Given his history of entertaining farm animals and his childhood dreams of hemming curtains with his very own Handy Stitch , it seems natural that Michael Adams would graduate from Athol High School and go on to compete on Bravo's "Top Design," a sort of "Project Runway" for interior designers that debuts tonight. The 23-year-old former north-central Massachusetts farm boy encounters his fair share of friction on the first installment of the show in which 12 designers compete for a new car and $100,000.

Richard, on the other hand, has opted for a relatively drama-free existence of staying and working on the family's organic livestock farm. While Michael is decorating Richard Thomas's house (yes, John- Boy Walton), Richard Adams is castrating pigs and feeding cows in Athol's version of Walton's Mountain. Richard is the self-described red neck, Michael is the design diva.

"It worked out well," says Richard. "Growing up we were never interested in the same things, so we never really fought over anything. He gave me style advice, and I had his back if anyone ever gave him a hard time. I was like his body guard."

While Richard stayed to work on the farm, Michael attended the Fashion Institute of Technology in New York . He left school before graduation, impatient with the pace of the program, and started working for a design firm. When Richard meets a reporter, he's wearing a green John Deere henley shirt and is driving an ultra-vivid green truck -- which backfires loudly as he drives to the farm. When Michael meets the reporter a few days later in Manhattan, he's wearing all royal and baby blue.
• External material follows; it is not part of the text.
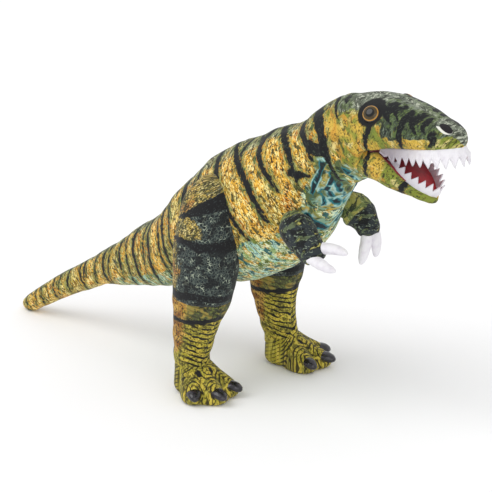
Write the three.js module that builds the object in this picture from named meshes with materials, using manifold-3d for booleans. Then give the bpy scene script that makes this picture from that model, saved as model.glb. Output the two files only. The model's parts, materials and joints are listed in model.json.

The twins may have their differences, but neither is afraid of a little color.

As Michael explains it, his career path did not include a stop competing on reality television. A friend was auditioning for the show, and he tagged along for moral support. He couldn't resist auditioning himself, and last fall he was flown to Los Angeles to compete, leaving his job in the process.

"I've always been about taking risks and not missing opportunities," Michael says. "I'm young, and I know that if I'm going to make mistakes, this is the time to make them."

While "Top Design" shares similarities with "Runway" and "Top Chef," it is a spin-off of neither. It was conceived by producer Scott Stone, whose previous credits include "The Mole" for ABC and "Pops tars" for the WB.

"One thing I knew I didn't want to do was go into houses and do makeovers," Stone says. "What I wanted to see was the art of interior design, and the way to do that was give the designers a blank canvas. Also, whereas you can make a couture gown for $150, you can't do that in terms of a couture bedroom."

"The idea was not to constrain them so much that it couldn't be about creativity," says designer Jonathan Adler , who serves as lead judge on the show. "It wasn't 'Here , MacGyver, turn this cardboard into a room.' These are serious professionals. It's a pretty high-end show."

Although he has only been in New York a short time, Michael has already worked for some high-profile clients. Once while working for composer/singer Michael Feinstein, he met a pair of women kibitzing in Feinstein's kitchen. He had no idea who they were until they gathered around the piano and started belting out one of Feinstein's tunes. It was Barbra Streisand and her sister.

He can't talk too much about the show ("I don't want to be slapped with a big lawsuit," he says), but Michael rolls his eyes behind his glasses and says that editing gave him the appearance of being more difficult than he is in real life.

Michael, who describes his decorating style as eco-friendly and eclectic, doesn't seem concerned about how he comes across in the show, but back on the farm in Athol, Richard is fretting. He has always been around to help his brother when he needs him. But this time, all he can do is watch as the celebrity judges dissect his brother's ideas.

"No matter how it ends up, I'm happy for him," says Richard. "But it's something that I would never want to do. Cows are a lot easier to handle than people."